**WHAT IS NEEDED**
Produce the listing below again, exactly as shown.
※
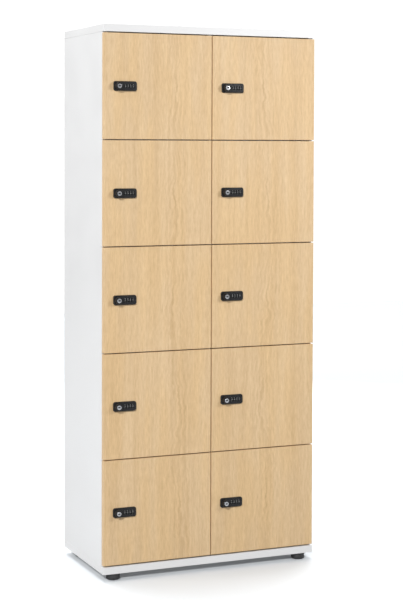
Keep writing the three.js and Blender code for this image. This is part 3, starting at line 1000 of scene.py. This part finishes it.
def hinge_arm(bm):
    """The arm along Y: low and lifted off the plate at its nose, full in the middle, thinner at its end.
    Each section has its place, its share of the full height and thickness, and its lift."""
    sections = (
        (ARM_START, 0.62, 0.55, 3 * MM),
        (ARM_START + 5 * MM, 0.7, 0.75, 2 * MM),
        (ARM_START + 13 * MM, 0.8, 0.95, 0),
        (ARM_END - 16 * MM, 1, 1, 0),
        (ARM_END - 5 * MM, 0.95, 0.98, 0),
        (ARM_END, 0.6, 0.9, 0),
    )
    loops = []
    for y, tall, thick, lift in sections:
        width = (ARM_WIDTH - WING) * thick
        centre = -WING - lift - width / 2
        outline = rounded_outline(width, ARM_HEIGHT * tall, ARM_CORNER, 3)
        loops.append([Vector((centre + a, y, b)) for a, b in outline])
    loft(bm, loops)


def hinge_link(name, start, end, steel):
    """The crank between arm and cup, fixed where it lies at rest."""
    along = (end - start).normalized()
    across = Vector((along.y, -along.x, 0))
    loops = []
    for i in range(LINK_STEPS + 1):
        share = i / LINK_STEPS
        middle = start.lerp(end, share)
        tall = LINK_HEIGHT_AT_ARM + (LINK_HEIGHT_AT_CUP - LINK_HEIGHT_AT_ARM) * share
        outline = rounded_outline(LINK_THICKNESS, tall, LINK_CORNER, 3)
        loops.append([middle + across * a + UP * b for a, b in outline])
    bm = bmesh.new()
    loft(bm, loops)
    piece = bpy.data.objects.new(name, finished(name, bm, [steel], smooth_below=30))
    scene.collection.objects.link(piece)
    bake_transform(piece)


def make_hinges(steel):
    """Two hinges on each door: the cup rides on the door, the arm stays, and the link joins them."""
    cup, arm = hinge_cup_mesh(steel), hinge_arm_mesh(steel)
    mounting_faces = {"left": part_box("centre_partition")[0].x, "right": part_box("right_side_panel")[0].x}
    for door in DOORS:
        name = door.removeprefix("door_")
        low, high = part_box(door)
        face = mounting_faces[name.split("_")[0]]
        for end, height in (("upper", high.z - CUP_FROM_END), ("lower", low.z + CUP_FROM_END)):
            centre = Vector((high.x - CUP_INSET, high.y, height))
            place(f"hinge_{name}_{end}_cup", cup, door, "hinge_steel", centre)
            place(f"hinge_{name}_{end}_arm", arm, "root", "hinge_steel", Vector((face, low.y, height)))
            nose = Vector((face + NOSE[0], low.y + NOSE[1], height))
            pin = centre + Vector((*PIN, 0))
            hinge_link(f"hinge_{name}_{end}_link", nose, pin, steel)


# Buffers ---------------------------------------------------------------------------------------

BUFFER_INSET, BUFFER_FROM_END = 9 * MM, 14 * MM
BUFFER_PROFILE = [(0, 0), (4 * MM, 0), (3.8 * MM, 0.45 * MM), (2.8 * MM, 0.8 * MM), (0, 0.9 * MM)]


def make_buffers(clear):
    """Two soft buffers on the back of each door, at its lock side."""
    low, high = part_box(DOORS[0])
    bm = bmesh.new()
    for height in (BUFFER_FROM_END, high.z - low.z - BUFFER_FROM_END):
        turned(bm, BUFFER_PROFILE, 24, centre=(BUFFER_INSET, 0, height))
    mesh = finished("door_buffers", bm, [clear])
    for door in DOORS:
        low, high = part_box(door)
        place(f"{door}_buffers", mesh, door, "buffer_clear", (low.x, high.y, low.z))


make_stage()
make_cabinet(melamine_material(), oak_material())
make_feet(foot_material())
sheet_steel = pressed_steel_material()
metals = (painted_material(), turned_steel_material(), key_core_material())
make_locks(*metals, dial_material(), digit_material(), sheet_steel)
make_hinges(sheet_steel)
make_buffers(buffer_material())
※
**SOLUTION**
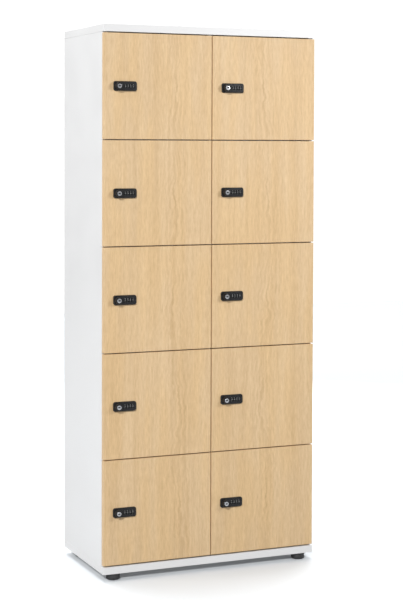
Keep writing the three.js and Blender code for this image. This is part 3, starting at line 1000 of scene.py. This part finishes it.
def hinge_arm(bm):
    """The arm along Y: low and lifted off the plate at its nose, full in the middle, thinner at its end.
    Each section has its place, its share of the full height and thickness, and its lift."""
    sections = (
        (ARM_START, 0.62, 0.55, 3 * MM),
        (ARM_START + 5 * MM, 0.7, 0.75, 2 * MM),
        (ARM_START + 13 * MM, 0.8, 0.95, 0),
        (ARM_END - 16 * MM, 1, 1, 0),
        (ARM_END - 5 * MM, 0.95, 0.98, 0),
        (ARM_END, 0.6, 0.9, 0),
    )
    loops = []
    for y, tall, thick, lift in sections:
        width = (ARM_WIDTH - WING) * thick
        centre = -WING - lift - width / 2
        outline = rounded_outline(width, ARM_HEIGHT * tall, ARM_CORNER, 3)
        loops.append([Vector((centre + a, y, b)) for a, b in outline])
    loft(bm, loops)


def hinge_link(name, start, end, steel):
    """The crank between arm and cup, fixed where it lies at rest."""
    along = (end - start).normalized()
    across = Vector((along.y, -along.x, 0))
    loops = []
    for i in range(LINK_STEPS + 1):
        share = i / LINK_STEPS
        middle = start.lerp(end, share)
        tall = LINK_HEIGHT_AT_ARM + (LINK_HEIGHT_AT_CUP - LINK_HEIGHT_AT_ARM) * share
        outline = rounded_outline(LINK_THICKNESS, tall, LINK_CORNER, 3)
        loops.append([middle + across * a + UP * b for a, b in outline])
    bm = bmesh.new()
    loft(bm, loops)
    piece = bpy.data.objects.new(name, finished(name, bm, [steel], smooth_below=30))
    scene.collection.objects.link(piece)
    bake_transform(piece)


def make_hinges(steel):
    """Two hinges on each door: the cup rides on the door, the arm stays, and the link joins them."""
    cup, arm = hinge_cup_mesh(steel), hinge_arm_mesh(steel)
    mounting_faces = {"left": part_box("centre_partition")[0].x, "right": part_box("right_side_panel")[0].x}
    for door in DOORS:
        name = door.removeprefix("door_")
        low, high = part_box(door)
        face = mounting_faces[name.split("_")[0]]
        for end, height in (("upper", high.z - CUP_FROM_END), ("lower", low.z + CUP_FROM_END)):
            centre = Vector((high.x - CUP_INSET, high.y, height))
            place(f"hinge_{name}_{end}_cup", cup, door, "hinge_steel", centre)
            place(f"hinge_{name}_{end}_arm", arm, "root", "hinge_steel", Vector((face, low.y, height)))
            nose = Vector((face + NOSE[0], low.y + NOSE[1], height))
            pin = centre + Vector((*PIN, 0))
            hinge_link(f"hinge_{name}_{end}_link", nose, pin, steel)


# Buffers ---------------------------------------------------------------------------------------

BUFFER_INSET, BUFFER_FROM_END = 9 * MM, 14 * MM
BUFFER_PROFILE = [(0, 0), (4 * MM, 0), (3.8 * MM, 0.45 * MM), (2.8 * MM, 0.8 * MM), (0, 0.9 * MM)]


def make_buffers(clear):
    """Two soft buffers on the back of each door, at its lock side."""
    low, high = part_box(DOORS[0])
    bm = bmesh.new()
    for height in (BUFFER_FROM_END, high.z - low.z - BUFFER_FROM_END):
        turned(bm, BUFFER_PROFILE, 24, centre=(BUFFER_INSET, 0, height))
    mesh = finished("door_buffers", bm, [clear])
    for door in DOORS:
        low, high = part_box(door)
        place(f"{door}_buffers", mesh, door, "buffer_clear", (low.x, high.y, low.z))


make_stage()
make_cabinet(melamine_material(), oak_material())
make_feet(foot_material())
sheet_steel = pressed_steel_material()
metals = (painted_material(), turned_steel_material(), key_core_material())
make_locks(*metals, dial_material(), digit_material(), sheet_steel)
make_hinges(sheet_steel)
make_buffers(buffer_material())